Desde ayer, mi padre anda preparando macarrones para celebrar su día, que en realidad es mañana. El tiempo, ese gran tirano, se ha hecho flexible por imperativo político y hoy nos juntará a una mesa donde los hidratos y las grasas vencen siempre por goleada a las verduras y a la fruta.

Mi padre se relaja cocinando. Mi padre se estresa en la cocina. Para él, un campo de batalla donde los muertos son cacerolas, tenedores y badilas que chorrean aceite. Mi padre lleva viviendo solo muchos años, pero su casa siempre parece huérfana de una mano de mujer de las de antes. A mí esta evidencia me entristece cuando entro en ese piso grande, que fue de mi abuela, y todo está tal y como ello lo dejó.

-Papi, abre un poco las ventanas, que aquí apesta a tabaco.
-Imposible, hija, si sólo fumo en la terraza.

Mi padre miente como un bellaco para relajarnos, ahora lo sé. Asegura que cena verduras cada noche y que camina dos horas diarias. No miente cuando dice que lee, porque todos lo hemos visto devorarse las páginas de un libro tras otro, novela histórica o serie negra, en una lectura vertiginosa que no impide que se quede con lo esencial. “Papá, es imposible que ya te hayas terminado esa novela”. Y él te mira entonces de soslayo, finge que no te oye y te pregunta qué te parece el vino rosado que ha puesto.

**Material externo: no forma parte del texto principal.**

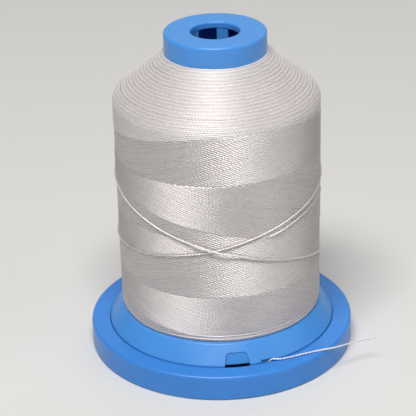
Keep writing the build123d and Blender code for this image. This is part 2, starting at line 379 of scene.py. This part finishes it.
def relief(azimuth, s, z):
    """Height in mm of the winding's surface over its smooth outline, the height of its threads
    alone, and how steeply they climb."""
    degrees = (np.degrees(azimuth) + 180) % 360 - 180
    around_mm = azimuth * package_r
    rising = thread_relief(
        around_mm * cos_lay + z * sin_lay, (z - 36.1) * cos_lay - around_mm * sin_lay, 2.2, 3
    )
    falling = thread_relief(
        around_mm * cos_lay - z * sin_lay, (z - 36.1) * cos_lay + around_mm * sin_lay, 2.2, 5
    )
    turn_across = s - TURN_PITCH * PITCH * azimuth / TAU
    turning = thread_relief(around_mm, turn_across, 1.1, 9)
    low_turn = np.floor(turn_across / PITCH).astype(int) % TURN_PITCH == 1
    turning = turning - 0.06 * low_turn * smoothstep(z, *TOP_TURNS)

    a_line = shoulder_line(degrees)
    up_line, mid_line, low_line = upper_line(degrees), middle_line(degrees), lower_line(degrees)
    ft_line = foot_line(degrees)
    laps = lap_heights(degrees)
    lap_line = laps[0]
    first_lap = 24.55 - 0.088 * degrees
    round_once = np.where(degrees < -150, degrees + 360, degrees)
    fall = fallen_line(round_once)
    fall_end = 26.6 + 0.09 * (round_once - 104)
    fall_fade = smoothstep(round_once, -150, -105) * (1 - smoothstep(round_once, 90, 190))

    falling_upper = (z <= up_line) & (z > np.maximum(fall, mid_line)) & (z > fall_end)
    wedge = (z <= mid_line) & (z > lap_line) & (degrees < -2) & (z < first_lap)
    wedge &= z < 20.6 + 0.1 * (round_once + 150)
    wedge &= degrees > -150
    lower_band = (z <= low_line) & (z > ft_line)
    height = np.where(falling_upper | wedge | lower_band, falling, rising)
    foot_turns = z < 8.3 + 0.9 * smoothstep(degrees, -40, -5) * (1 - smoothstep(degrees, 55, 90))
    turning = turning - 0.07 * low_turn * (z < 10)
    height = np.where((z > a_line) | foot_turns, turning, height)
    threads = height

    beads = 0.65 + 0.35 * np.sin(azimuth * LAY_COUNT)

    def groove(line, depth, width):
        return -depth * beads * np.exp(-(((z - line) / width) ** 2))

    def step(line, size, width=0.06):
        """Raised by size above the line, on the body."""
        return size / (1 + np.exp(-np.clip((z - line) / width, -30, 30)))

    over_left = np.tanh(-np.sin(azimuth) * 5)
    height = height + groove(up_line, 0.08, CREASE) + groove(mid_line, 0.05, CREASE)
    height = height + groove(low_line, 0.07, CREASE) + groove(a_line, 0.05, CREASE)
    height = height + step(up_line, -0.055 * over_left)
    height = height + step(low_line, 0.05 * smoothstep(-np.sin(azimuth), -0.6, 0.1))
    height = height + step(a_line, 0.05 * over_left)
    height = height + step(ft_line, 0.06) + step(fall, 0.10) * (z < up_line) * fall_fade
    height = height + groove(fall, 0.06, 0.09) * (z < up_line) * fall_fade
    height = height - UNDER_SURFACE + step(up_line, 0.07)
    height = height + 0.025 * smooth_noise(azimuth, z, 6, 21)
    for lap in laps:
        height = height - LAP_SINK * np.exp(-(((z - lap) / 0.17) ** 2))
    way = np.where(falling_upper | wedge | lower_band, -sin_lay, sin_lay)
    way = np.where((z > a_line) | foot_turns, 0.03, way)
    return height, threads, way


def package_outline():
    """Outline of the winding from under its lower edge to the collar, as (radius, height) in mm, at
    even steps, with outward normals and the length along it."""
    seat_z = 7.55
    shoulder_z, shoulder_round = 45.9, 3.1
    top_r = 8.75
    slope = np.arctan2(package_top - shoulder_z, package_r - top_r)
    turn = np.pi / 2 - slope
    tangent_run = shoulder_round * np.tan(turn / 2)
    arc = np.linspace(0, turn, 40)
    foot = np.linspace(-np.pi / 2, 0, 12)
    foot_round = 0.8
    points = [(package_r - 1.6, seat_z + 0.1)]
    points += [
        (package_r - foot_round + foot_round * np.cos(a),
         seat_z + foot_round + foot_round * np.sin(a))
        for a in foot
    ]
    points += [
        (package_r - shoulder_round + shoulder_round * np.cos(a),
         shoulder_z - tangent_run + shoulder_round * np.sin(a))
        for a in arc
    ]
    points += [(top_r, package_top), (8.5, package_top - 0.05)]
    points = np.array(points)
    gaps = np.linalg.norm(np.diff(points, axis=0), axis=1)
    along = np.concatenate([[0], np.cumsum(gaps)])
    s = np.arange(0, along[-1], ROW_STEP)
    r = np.interp(s, along, points[:, 0])
    z = np.interp(s, along, points[:, 1])
    smooth = np.ones(9) / 9
    dr = np.convolve(np.pad(np.gradient(r, s), 4, mode="edge"), smooth, mode="valid")
    dz = np.convolve(np.pad(np.gradient(z, s), 4, mode="edge"), smooth, mode="valid")
    size = np.hypot(dr, dz)
    return s, r, z, dz / size, -dr / size


def lay_flat(piece, rows):
    """Bake map of a ring: its rows of faces one over another, opened at the front."""
    row, column = np.meshgrid(np.arange(rows), np.arange(COLUMNS), indexing="ij")
    u = (column[..., None] + np.array([0, 1, 1, 0])) / COLUMNS
    v = (row[..., None] + np.array([0, 0, 1, 1])) / rows
    flat = np.stack([u, v], axis=-1).astype(np.float32)
    layer = piece.data.uv_layers.new(name="OFBake")
    layer.uv.foreach_set("vector", flat.ravel())


def add_winding():
    """The winding's surface as closed rings stacked up the spool, threads modelled one by one."""
    s, r, z, normal_r, normal_z = package_outline()
    azimuth = np.arange(COLUMNS) * TAU / COLUMNS
    grid_azimuth, grid_s = np.meshgrid(azimuth, s)
    height, threads, way = relief(grid_azimuth, grid_s, np.broadcast_to(z[:, None], grid_s.shape))
    level_turns = 1 - smoothstep(np.abs(way), 0.04, 0.1)
    along_x = np.cos(grid_azimuth) * np.sqrt(1 - way**2)
    along_y = np.sin(grid_azimuth) * np.sqrt(1 - way**2)
    thread_way = np.stack([along_x, along_y, way], axis=-1)
    radius = r[:, None] + normal_r[:, None] * height
    level = z[:, None] + normal_z[:, None] * height
    pieces = []
    rows = len(s)
    for number, start in enumerate(range(0, rows - 1, ROWS_PER_PIECE)):
        stop = min(start + ROWS_PER_PIECE + 1, rows)
        outer_r, outer_z = radius[start:stop], level[start:stop]
        inner_r = np.maximum(r[[start, stop - 1]] - 0.9, 8.0)[:, None] * np.ones(COLUMNS)
        inner_z = np.stack([outer_z[0], outer_z[-1]])
        ring_r = np.concatenate([inner_r[:1], outer_r, inner_r[1:]])
        ring_z = np.concatenate([inner_z[:1], outer_z, inner_z[1:]])
        count = len(ring_r)
        x = ring_r * np.sin(azimuth)
        y = -ring_r * np.cos(azimuth)
        vertices = np.stack([x, y, ring_z], axis=-1).reshape(-1, 3)
        quads = grid_quads(count, COLUMNS, True)
        closing = grid_quads(2, COLUMNS, True)
        closing = np.where(closing < COLUMNS, closing + (count - 1) * COLUMNS, closing - COLUMNS)
        piece = mesh_object(f"winding_{number:02d}", vertices, np.concatenate([quads, closing]))
        lay_flat(piece, count)
        here = np.r_[start, start:stop, stop - 1]
        # The depth attribute drives the thread material's painted shade in the grooves between the
        # threads.
        set_attribute(piece, "depth", threads[here])
        set_attribute(piece, "level_turns", level_turns[here])
        set_attribute(piece, "thread_way", thread_way[here])
        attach(piece, "spool")
        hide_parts("thread_package")
        pieces.append(piece)
    return pieces


winding = add_winding()


# ------------------------------------------------------------------ materials
def new_material(name):
    material = bpy.data.materials.new(name)
    material.use_nodes = True
    nodes = material.node_tree.nodes
    return material, nodes, material.node_tree.links, nodes["Principled BSDF"]


def thread_material():
    """Pearl-white filament: lustrous, less so where the turns lie level on the shoulder, and with
    painted shade that makes it darker and warmer down between the threads."""
    material, nodes, links, shader = new_material("pearl_thread")
    # Painted shade: the depth attribute blends the base colour from the bright crown colour B down
    # to the darker, warmer colour A in the grooves between the threads.
    depth = nodes.new("ShaderNodeAttribute")
    depth.attribute_name = "depth"
    painted_groove_shade = nodes.new("ShaderNodeMapRange")
    painted_groove_shade.inputs["From Min"].default_value = -0.16
    painted_groove_shade.inputs["From Max"].default_value = -0.01
    links.new(depth.outputs["Fac"], painted_groove_shade.inputs["Value"])
    mix = nodes.new("ShaderNodeMix")
    mix.data_type = "RGBA"
    mix.inputs["A"].default_value = (0.58, 0.51, 0.505, 1)
    mix.inputs["B"].default_value = (0.95, 0.91, 0.90, 1)
    links.new(painted_groove_shade.outputs["Result"], mix.inputs["Factor"])
    coords = nodes.new("ShaderNodeTexCoord")
    noise = nodes.new("ShaderNodeTexNoise")
    noise.inputs["Scale"].default_value = 2400
    noise.inputs["Detail"].default_value = 3
    links.new(coords.outputs["Object"], noise.inputs["Vector"])
    shade = nodes.new("ShaderNodeMapRange")
    shade.inputs["From Min"].default_value = 0.3
    shade.inputs["From Max"].default_value = 0.7
    shade.inputs["To Min"].default_value = 0.88
    shade.inputs["To Max"].default_value = 1.0
    links.new(noise.outputs["Fac"], shade.inputs["Value"])
    tint = nodes.new("ShaderNodeMix")
    tint.data_type = "RGBA"
    tint.blend_type = "MULTIPLY"
    tint.inputs["Factor"].default_value = 1
    links.new(mix.outputs["Result"], tint.inputs["A"])
    links.new(shade.outputs["Result"], tint.inputs["B"])
    links.new(tint.outputs["Result"], shader.inputs["Base Color"])
    gloss = nodes.new("ShaderNodeMapRange")
    gloss.inputs["To Min"].default_value = 0.50
    gloss.inputs["To Max"].default_value = 0.60
    links.new(noise.outputs["Fac"], gloss.inputs["Value"])
    links.new(gloss.outputs["Result"], shader.inputs["Roughness"])
    way = nodes.new("ShaderNodeAttribute")
    way.attribute_name = "thread_way"
    links.new(way.outputs["Vector"], shader.inputs["Tangent"])
    level = nodes.new("ShaderNodeAttribute")
    level.attribute_name = "level_turns"
    pearl_gloss = nodes.new("ShaderNodeMapRange")
    pearl_gloss.inputs["To Min"].default_value = 0.62
    pearl_gloss.inputs["To Max"].default_value = 0.20
    links.new(level.outputs["Fac"], pearl_gloss.inputs["Value"])
    links.new(pearl_gloss.outputs["Result"], shader.inputs["Metallic"])
    shader.inputs["Anisotropic"].default_value = 0.85
    shader.inputs["Anisotropic Rotation"].default_value = 0.25
    shader.inputs["IOR"].default_value = 1.7
    shader.inputs["Specular IOR Level"].default_value = 1.0
    return material


def plastic_material(name, color, roughness):
    """Moulded plastic: faintly uneven gloss and a fine orange-peel surface."""
    material, nodes, links, shader = new_material(name)
    coords = nodes.new("ShaderNodeTexCoord")
    cloud = nodes.new("ShaderNodeTexNoise")
    cloud.inputs["Scale"].default_value = 120
    cloud.inputs["Detail"].default_value = 4
    links.new(coords.outputs["Object"], cloud.inputs["Vector"])
    mix = nodes.new("ShaderNodeMix")
    mix.data_type = "RGBA"
    mix.inputs["A"].default_value = (*[c * 0.94 for c in color], 1)
    mix.inputs["B"].default_value = (*[min(1, c * 1.05) for c in color], 1)
    links.new(cloud.outputs["Fac"], mix.inputs["Factor"])
    links.new(mix.outputs["Result"], shader.inputs["Base Color"])
    gloss = nodes.new("ShaderNodeMapRange")
    gloss.inputs["To Min"].default_value = roughness - 0.06
    gloss.inputs["To Max"].default_value = roughness + 0.06
    links.new(cloud.outputs["Fac"], gloss.inputs["Value"])
    links.new(gloss.outputs["Result"], shader.inputs["Roughness"])
    peel = nodes.new("ShaderNodeTexNoise")
    peel.inputs["Scale"].default_value = 1500
    links.new(coords.outputs["Object"], peel.inputs["Vector"])
    bump = nodes.new("ShaderNodeBump")
    bump.inputs["Strength"].default_value = 0.08
    bump.inputs["Distance"].default_value = 0.0002
    links.new(peel.outputs["Fac"], bump.inputs["Height"])
    edge = nodes.new("ShaderNodeBevel")
    edge.samples = 8
    edge.inputs["Radius"].default_value = 0.00016
    links.new(edge.outputs["Normal"], bump.inputs["Normal"])
    links.new(bump.outputs["Normal"], shader.inputs["Normal"])
    shader.inputs["Subsurface Weight"].default_value = 0.40
    shader.inputs["Subsurface Radius"].default_value = (0.3, 0.6, 1.0)
    shader.inputs["Subsurface Scale"].default_value = 0.0016
    return material


pearl = thread_material()
for piece in [*winding, tail, crossing, under]:
    piece.data.materials.append(pearl)


def dress(node, material):
    """Gives a CAD node its finish."""
    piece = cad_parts[node]
    for place in piece.material_slots:
        place.material = material


dress("snap_base", plastic_material("foot_blue", (0.042, 0.243, 0.68), 0.36))
dress("spool_core", plastic_material("core_blue", (0.070, 0.300, 0.735), 0.32))


# ------------------------------------------------------------------ stage and light
def add_floor():
    """A plain pale floor that curves up into a backdrop."""
    half, depth, rise, bend = 4000, 900, 1500, 300
    profile = [(-4000, 0), (depth - bend, 0)]
    profile += [
        (depth - bend + bend * np.sin(a), bend - bend * np.cos(a))
        for a in np.linspace(0, np.pi / 2, 24)[1:]
    ]
    profile += [(depth, rise)]
    profile = np.array(profile)
    vertices = [(x, y, z) for y, z in profile for x in (-half, half)]
    floor = mesh_object("floor", vertices, grid_quads(len(profile), 2, False)[:, ::-1])
    material, nodes, links, shader = new_material("floor_paper")
    noise = nodes.new("ShaderNodeTexNoise")
    noise.inputs["Scale"].default_value = 8
    mix = nodes.new("ShaderNodeMix")
    mix.data_type = "RGBA"
    mix.inputs["A"].default_value = (0.70, 0.69, 0.67, 1)
    mix.inputs["B"].default_value = (0.74, 0.73, 0.71, 1)
    links.new(noise.outputs["Fac"], mix.inputs["Factor"])
    links.new(mix.outputs["Result"], shader.inputs["Base Color"])
    shader.inputs["Roughness"].default_value = 0.8
    floor.data.materials.append(material)


def add_area(name, place, target, size, watts, color=(1, 1, 1)):
    light = bpy.data.lights.new(name, "AREA")
    light.shape = "RECTANGLE"
    light.size, light.size_y = size
    light.energy = watts
    light.color = color
    holder = bpy.data.objects.new(name, light)
    holder.location = place
    direction = Vector(target) - Vector(place)
    holder.rotation_euler = direction.to_track_quat("-Z", "Y").to_euler()
    bpy.context.collection.objects.link(holder)


def add_light():
    middle = (0, 0, 0.03)
    add_area("key", (-0.07, -0.36, 0.72), middle, (0.46, 0.20), 6.4)
    add_area("fill_left", (-0.9, -0.5, 0.45), middle, (0.6, 0.6), 0.03)
    add_area("fill_right", (0.9, -0.35, 0.45), middle, (0.6, 0.6), 0.95)
    add_area("rim", (0.2, 0.8, 0.8), middle, (0.8, 0.4), 1.4)
    world = bpy.data.worlds.new("world")
    world.use_nodes = True
    world.node_tree.nodes["Background"].inputs["Color"].default_value = (0.92, 0.95, 1.0, 1)
    world.node_tree.nodes["Background"].inputs["Strength"].default_value = 0.10
    bpy.context.scene.world = world


add_floor()
add_light()
bpy.context.scene.view_settings.view_transform = "Standard"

Me atrevería  a asegurar que todos detestamos el vino rosado, esa mariconada con perdón que ni es una cosa ni otra. Pero nadie osa criticar, y se brinda y se bebe. Y él no para quieto a la mesa. Se levanta, busca una fuente. Se sienta, te sirve más de la cuenta. Se enfada si comes poco. Reparte sarcasmos bienintencionados y se le ve feliz, con todos alrededor. Pero agobiado por las voces, por las conversaciones cruzadas de una familia numerosa que no escucha, pero ríe a carcajadas.

Siempre he envidiado a esos padres que orientan, que trazan una sombra alargada a la que uno se agarra si vienen tempestades. Ya no. Uno es el fruto de la adaptación a padres defectuosos, que es lo que somos casi todos. Ser padre, ser madre, es como correr la marathón sin haberse entrenado.  Una prueba y error que no termina. 

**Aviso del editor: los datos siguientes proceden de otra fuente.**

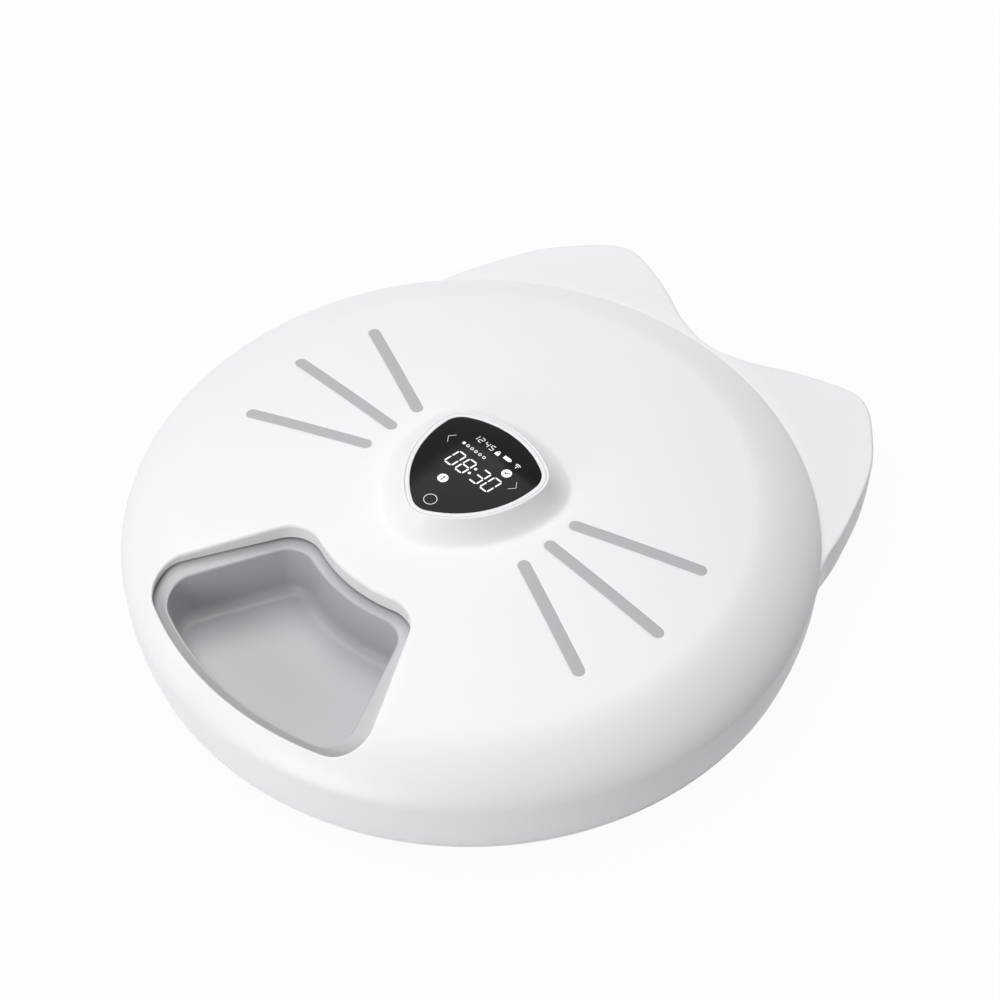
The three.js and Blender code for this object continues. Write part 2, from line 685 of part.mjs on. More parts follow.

Diré que mi padre es una caja de secretos trepidantes que hemos ido descubriendo y que aún no se ha cerrado. Es un hombre que siempre está dispuesto a ayudar a los demás. Un tipo al que quiere todo el mundo. El suegro que siempre cae bien a mis novios y a las parejas de mis hermanos. El autor de esa frase mágica “la perfección no existe“, que cuelga torcidas todas las estanterías, sí, pero que arregla cualquier aparato que se rompa aunque nunca antes le haya visto las tripas. El abuelo al que adoran mis hijas aunque lo ven poco porque siempre desaparece, huye, se exilia a otros paisajes.

Mi padre es un hombre bueno y desastroso que arregla cosas y nunca pide nada. Eso es lo que es. Y hoy es su día. Y lo celebraremos comiendo macarrones y bebiendo horrible vino rosado. Tan contentos.

Feliz día a todos los padres imperfectos.